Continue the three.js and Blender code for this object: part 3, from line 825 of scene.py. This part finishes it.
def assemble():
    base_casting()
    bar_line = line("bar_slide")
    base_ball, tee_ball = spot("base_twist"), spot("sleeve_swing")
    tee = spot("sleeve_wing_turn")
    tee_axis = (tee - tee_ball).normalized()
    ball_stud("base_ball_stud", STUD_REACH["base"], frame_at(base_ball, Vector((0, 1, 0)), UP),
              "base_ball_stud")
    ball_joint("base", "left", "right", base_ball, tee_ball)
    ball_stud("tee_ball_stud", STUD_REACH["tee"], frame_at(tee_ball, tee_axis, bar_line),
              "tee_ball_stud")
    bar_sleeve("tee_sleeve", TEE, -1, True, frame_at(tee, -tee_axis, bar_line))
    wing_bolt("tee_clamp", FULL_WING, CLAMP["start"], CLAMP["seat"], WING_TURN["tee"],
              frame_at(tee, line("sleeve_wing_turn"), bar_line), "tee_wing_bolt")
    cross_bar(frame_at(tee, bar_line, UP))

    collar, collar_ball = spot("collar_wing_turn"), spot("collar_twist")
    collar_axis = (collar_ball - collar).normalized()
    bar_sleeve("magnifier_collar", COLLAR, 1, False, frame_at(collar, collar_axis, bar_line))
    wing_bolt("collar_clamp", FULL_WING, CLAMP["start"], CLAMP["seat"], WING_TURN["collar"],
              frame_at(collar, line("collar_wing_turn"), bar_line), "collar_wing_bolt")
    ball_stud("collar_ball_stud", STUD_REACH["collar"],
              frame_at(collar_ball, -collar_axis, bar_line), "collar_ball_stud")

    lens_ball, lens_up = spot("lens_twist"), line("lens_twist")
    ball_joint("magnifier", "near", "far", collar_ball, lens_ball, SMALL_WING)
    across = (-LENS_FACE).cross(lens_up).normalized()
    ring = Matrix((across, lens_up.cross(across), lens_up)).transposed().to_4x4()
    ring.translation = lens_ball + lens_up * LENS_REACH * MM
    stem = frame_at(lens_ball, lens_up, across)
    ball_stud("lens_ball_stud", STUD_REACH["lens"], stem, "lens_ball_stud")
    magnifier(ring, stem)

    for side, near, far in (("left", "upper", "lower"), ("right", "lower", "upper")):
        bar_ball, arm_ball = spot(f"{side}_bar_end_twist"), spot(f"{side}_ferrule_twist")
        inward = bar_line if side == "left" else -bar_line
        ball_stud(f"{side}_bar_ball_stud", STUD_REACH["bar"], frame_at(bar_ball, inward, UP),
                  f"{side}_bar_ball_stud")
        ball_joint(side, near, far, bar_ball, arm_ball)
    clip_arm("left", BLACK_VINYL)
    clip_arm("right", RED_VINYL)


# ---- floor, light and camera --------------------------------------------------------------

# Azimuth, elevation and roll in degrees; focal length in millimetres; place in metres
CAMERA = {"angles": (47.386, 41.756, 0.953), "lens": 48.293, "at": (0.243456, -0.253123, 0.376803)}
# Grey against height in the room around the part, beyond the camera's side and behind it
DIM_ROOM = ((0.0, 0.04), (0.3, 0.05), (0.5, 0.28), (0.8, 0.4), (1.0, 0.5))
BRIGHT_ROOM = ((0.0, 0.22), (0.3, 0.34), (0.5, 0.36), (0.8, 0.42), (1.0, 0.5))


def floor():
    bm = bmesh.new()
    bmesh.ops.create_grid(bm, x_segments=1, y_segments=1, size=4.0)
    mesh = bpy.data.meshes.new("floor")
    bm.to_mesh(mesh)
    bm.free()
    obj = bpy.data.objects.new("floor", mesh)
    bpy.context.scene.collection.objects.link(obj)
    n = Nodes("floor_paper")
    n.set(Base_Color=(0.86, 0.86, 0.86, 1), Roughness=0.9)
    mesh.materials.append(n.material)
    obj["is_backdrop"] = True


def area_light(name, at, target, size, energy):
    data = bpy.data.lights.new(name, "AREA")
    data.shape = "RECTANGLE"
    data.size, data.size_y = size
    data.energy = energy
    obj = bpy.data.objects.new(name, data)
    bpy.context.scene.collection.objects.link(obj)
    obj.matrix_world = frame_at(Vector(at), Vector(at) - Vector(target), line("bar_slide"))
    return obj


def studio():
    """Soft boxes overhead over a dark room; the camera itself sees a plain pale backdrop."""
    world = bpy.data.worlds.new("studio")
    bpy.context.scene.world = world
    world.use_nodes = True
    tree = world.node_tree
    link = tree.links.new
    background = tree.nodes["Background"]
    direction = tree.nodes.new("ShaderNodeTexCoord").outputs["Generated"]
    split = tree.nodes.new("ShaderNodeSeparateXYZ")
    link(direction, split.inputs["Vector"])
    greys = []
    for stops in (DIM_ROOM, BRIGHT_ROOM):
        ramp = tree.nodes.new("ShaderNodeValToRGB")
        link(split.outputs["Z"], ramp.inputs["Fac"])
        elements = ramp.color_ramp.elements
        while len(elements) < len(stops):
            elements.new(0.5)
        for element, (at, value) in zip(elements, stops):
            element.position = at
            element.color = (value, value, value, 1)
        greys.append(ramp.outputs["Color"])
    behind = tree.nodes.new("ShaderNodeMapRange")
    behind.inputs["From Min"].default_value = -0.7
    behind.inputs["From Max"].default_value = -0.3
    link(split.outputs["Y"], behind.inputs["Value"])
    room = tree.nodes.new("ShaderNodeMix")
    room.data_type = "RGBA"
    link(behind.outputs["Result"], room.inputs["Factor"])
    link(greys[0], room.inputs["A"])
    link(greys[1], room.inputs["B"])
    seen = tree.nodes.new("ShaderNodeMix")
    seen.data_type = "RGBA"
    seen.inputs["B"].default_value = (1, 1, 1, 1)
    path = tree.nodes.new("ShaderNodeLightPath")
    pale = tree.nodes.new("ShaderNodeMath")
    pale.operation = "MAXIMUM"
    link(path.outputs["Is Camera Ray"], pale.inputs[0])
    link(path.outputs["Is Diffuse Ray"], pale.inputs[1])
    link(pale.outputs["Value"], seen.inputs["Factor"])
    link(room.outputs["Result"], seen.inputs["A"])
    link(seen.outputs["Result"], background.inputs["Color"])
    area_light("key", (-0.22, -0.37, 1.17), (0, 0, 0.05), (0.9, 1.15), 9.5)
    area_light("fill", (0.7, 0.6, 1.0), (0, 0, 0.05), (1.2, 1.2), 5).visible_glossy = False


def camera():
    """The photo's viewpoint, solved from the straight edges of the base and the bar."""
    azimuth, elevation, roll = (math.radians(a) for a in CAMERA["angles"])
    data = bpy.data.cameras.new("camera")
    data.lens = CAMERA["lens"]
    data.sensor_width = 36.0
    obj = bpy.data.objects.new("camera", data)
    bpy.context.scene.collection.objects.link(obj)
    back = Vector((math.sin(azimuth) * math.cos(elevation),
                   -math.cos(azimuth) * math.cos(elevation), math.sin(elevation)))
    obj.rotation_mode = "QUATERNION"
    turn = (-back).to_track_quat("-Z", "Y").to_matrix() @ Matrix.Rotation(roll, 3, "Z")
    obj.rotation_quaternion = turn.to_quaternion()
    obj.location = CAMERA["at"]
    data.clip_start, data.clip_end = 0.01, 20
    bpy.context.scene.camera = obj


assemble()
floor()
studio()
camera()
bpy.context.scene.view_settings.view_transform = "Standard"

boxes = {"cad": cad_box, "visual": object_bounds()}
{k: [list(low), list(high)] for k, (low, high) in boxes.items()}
● ● ● ● ● ● ●
Required task:
Recopy all the lines exactly as they appear.

Answer to this exercise:
Continue the three.js and Blender code for this object: part 3, from line 825 of scene.py. This part finishes it.
def assemble():
    base_casting()
    bar_line = line("bar_slide")
    base_ball, tee_ball = spot("base_twist"), spot("sleeve_swing")
    tee = spot("sleeve_wing_turn")
    tee_axis = (tee - tee_ball).normalized()
    ball_stud("base_ball_stud", STUD_REACH["base"], frame_at(base_ball, Vector((0, 1, 0)), UP),
              "base_ball_stud")
    ball_joint("base", "left", "right", base_ball, tee_ball)
    ball_stud("tee_ball_stud", STUD_REACH["tee"], frame_at(tee_ball, tee_axis, bar_line),
              "tee_ball_stud")
    bar_sleeve("tee_sleeve", TEE, -1, True, frame_at(tee, -tee_axis, bar_line))
    wing_bolt("tee_clamp", FULL_WING, CLAMP["start"], CLAMP["seat"], WING_TURN["tee"],
              frame_at(tee, line("sleeve_wing_turn"), bar_line), "tee_wing_bolt")
    cross_bar(frame_at(tee, bar_line, UP))

    collar, collar_ball = spot("collar_wing_turn"), spot("collar_twist")
    collar_axis = (collar_ball - collar).normalized()
    bar_sleeve("magnifier_collar", COLLAR, 1, False, frame_at(collar, collar_axis, bar_line))
    wing_bolt("collar_clamp", FULL_WING, CLAMP["start"], CLAMP["seat"], WING_TURN["collar"],
              frame_at(collar, line("collar_wing_turn"), bar_line), "collar_wing_bolt")
    ball_stud("collar_ball_stud", STUD_REACH["collar"],
              frame_at(collar_ball, -collar_axis, bar_line), "collar_ball_stud")

    lens_ball, lens_up = spot("lens_twist"), line("lens_twist")
    ball_joint("magnifier", "near", "far", collar_ball, lens_ball, SMALL_WING)
    across = (-LENS_FACE).cross(lens_up).normalized()
    ring = Matrix((across, lens_up.cross(across), lens_up)).transposed().to_4x4()
    ring.translation = lens_ball + lens_up * LENS_REACH * MM
    stem = frame_at(lens_ball, lens_up, across)
    ball_stud("lens_ball_stud", STUD_REACH["lens"], stem, "lens_ball_stud")
    magnifier(ring, stem)

    for side, near, far in (("left", "upper", "lower"), ("right", "lower", "upper")):
        bar_ball, arm_ball = spot(f"{side}_bar_end_twist"), spot(f"{side}_ferrule_twist")
        inward = bar_line if side == "left" else -bar_line
        ball_stud(f"{side}_bar_ball_stud", STUD_REACH["bar"], frame_at(bar_ball, inward, UP),
                  f"{side}_bar_ball_stud")
        ball_joint(side, near, far, bar_ball, arm_ball)
    clip_arm("left", BLACK_VINYL)
    clip_arm("right", RED_VINYL)


# ---- floor, light and camera --------------------------------------------------------------

# Azimuth, elevation and roll in degrees; focal length in millimetres; place in metres
CAMERA = {"angles": (47.386, 41.756, 0.953), "lens": 48.293, "at": (0.243456, -0.253123, 0.376803)}
# Grey against height in the room around the part, beyond the camera's side and behind it
DIM_ROOM = ((0.0, 0.04), (0.3, 0.05), (0.5, 0.28), (0.8, 0.4), (1.0, 0.5))
BRIGHT_ROOM = ((0.0, 0.22), (0.3, 0.34), (0.5, 0.36), (0.8, 0.42), (1.0, 0.5))


def floor():
    bm = bmesh.new()
    bmesh.ops.create_grid(bm, x_segments=1, y_segments=1, size=4.0)
    mesh = bpy.data.meshes.new("floor")
    bm.to_mesh(mesh)
    bm.free()
    obj = bpy.data.objects.new("floor", mesh)
    bpy.context.scene.collection.objects.link(obj)
    n = Nodes("floor_paper")
    n.set(Base_Color=(0.86, 0.86, 0.86, 1), Roughness=0.9)
    mesh.materials.append(n.material)
    obj["is_backdrop"] = True


def area_light(name, at, target, size, energy):
    data = bpy.data.lights.new(name, "AREA")
    data.shape = "RECTANGLE"
    data.size, data.size_y = size
    data.energy = energy
    obj = bpy.data.objects.new(name, data)
    bpy.context.scene.collection.objects.link(obj)
    obj.matrix_world = frame_at(Vector(at), Vector(at) - Vector(target), line("bar_slide"))
    return obj


def studio():
    """Soft boxes overhead over a dark room; the camera itself sees a plain pale backdrop."""
    world = bpy.data.worlds.new("studio")
    bpy.context.scene.world = world
    world.use_nodes = True
    tree = world.node_tree
    link = tree.links.new
    background = tree.nodes["Background"]
    direction = tree.nodes.new("ShaderNodeTexCoord").outputs["Generated"]
    split = tree.nodes.new("ShaderNodeSeparateXYZ")
    link(direction, split.inputs["Vector"])
    greys = []
    for stops in (DIM_ROOM, BRIGHT_ROOM):
        ramp = tree.nodes.new("ShaderNodeValToRGB")
        link(split.outputs["Z"], ramp.inputs["Fac"])
        elements = ramp.color_ramp.elements
        while len(elements) < len(stops):
            elements.new(0.5)
        for element, (at, value) in zip(elements, stops):
            element.position = at
            element.color = (value, value, value, 1)
        greys.append(ramp.outputs["Color"])
    behind = tree.nodes.new("ShaderNodeMapRange")
    behind.inputs["From Min"].default_value = -0.7
    behind.inputs["From Max"].default_value = -0.3
    link(split.outputs["Y"], behind.inputs["Value"])
    room = tree.nodes.new("ShaderNodeMix")
    room.data_type = "RGBA"
    link(behind.outputs["Result"], room.inputs["Factor"])
    link(greys[0], room.inputs["A"])
    link(greys[1], room.inputs["B"])
    seen = tree.nodes.new("ShaderNodeMix")
    seen.data_type = "RGBA"
    seen.inputs["B"].default_value = (1, 1, 1, 1)
    path = tree.nodes.new("ShaderNodeLightPath")
    pale = tree.nodes.new("ShaderNodeMath")
    pale.operation = "MAXIMUM"
    link(path.outputs["Is Camera Ray"], pale.inputs[0])
    link(path.outputs["Is Diffuse Ray"], pale.inputs[1])
    link(pale.outputs["Value"], seen.inputs["Factor"])
    link(room.outputs["Result"], seen.inputs["A"])
    link(seen.outputs["Result"], background.inputs["Color"])
    area_light("key", (-0.22, -0.37, 1.17), (0, 0, 0.05), (0.9, 1.15), 9.5)
    area_light("fill", (0.7, 0.6, 1.0), (0, 0, 0.05), (1.2, 1.2), 5).visible_glossy = False


def camera():
    """The photo's viewpoint, solved from the straight edges of the base and the bar."""
    azimuth, elevation, roll = (math.radians(a) for a in CAMERA["angles"])
    data = bpy.data.cameras.new("camera")
    data.lens = CAMERA["lens"]
    data.sensor_width = 36.0
    obj = bpy.data.objects.new("camera", data)
    bpy.context.scene.collection.objects.link(obj)
    back = Vector((math.sin(azimuth) * math.cos(elevation),
                   -math.cos(azimuth) * math.cos(elevation), math.sin(elevation)))
    obj.rotation_mode = "QUATERNION"
    turn = (-back).to_track_quat("-Z", "Y").to_matrix() @ Matrix.Rotation(roll, 3, "Z")
    obj.rotation_quaternion = turn.to_quaternion()
    obj.location = CAMERA["at"]
    data.clip_start, data.clip_end = 0.01, 20
    bpy.context.scene.camera = obj


assemble()
floor()
studio()
camera()
bpy.context.scene.view_settings.view_transform = "Standard"

boxes = {"cad": cad_box, "visual": object_bounds()}
{k: [list(low), list(high)] for k, (low, high) in boxes.items()}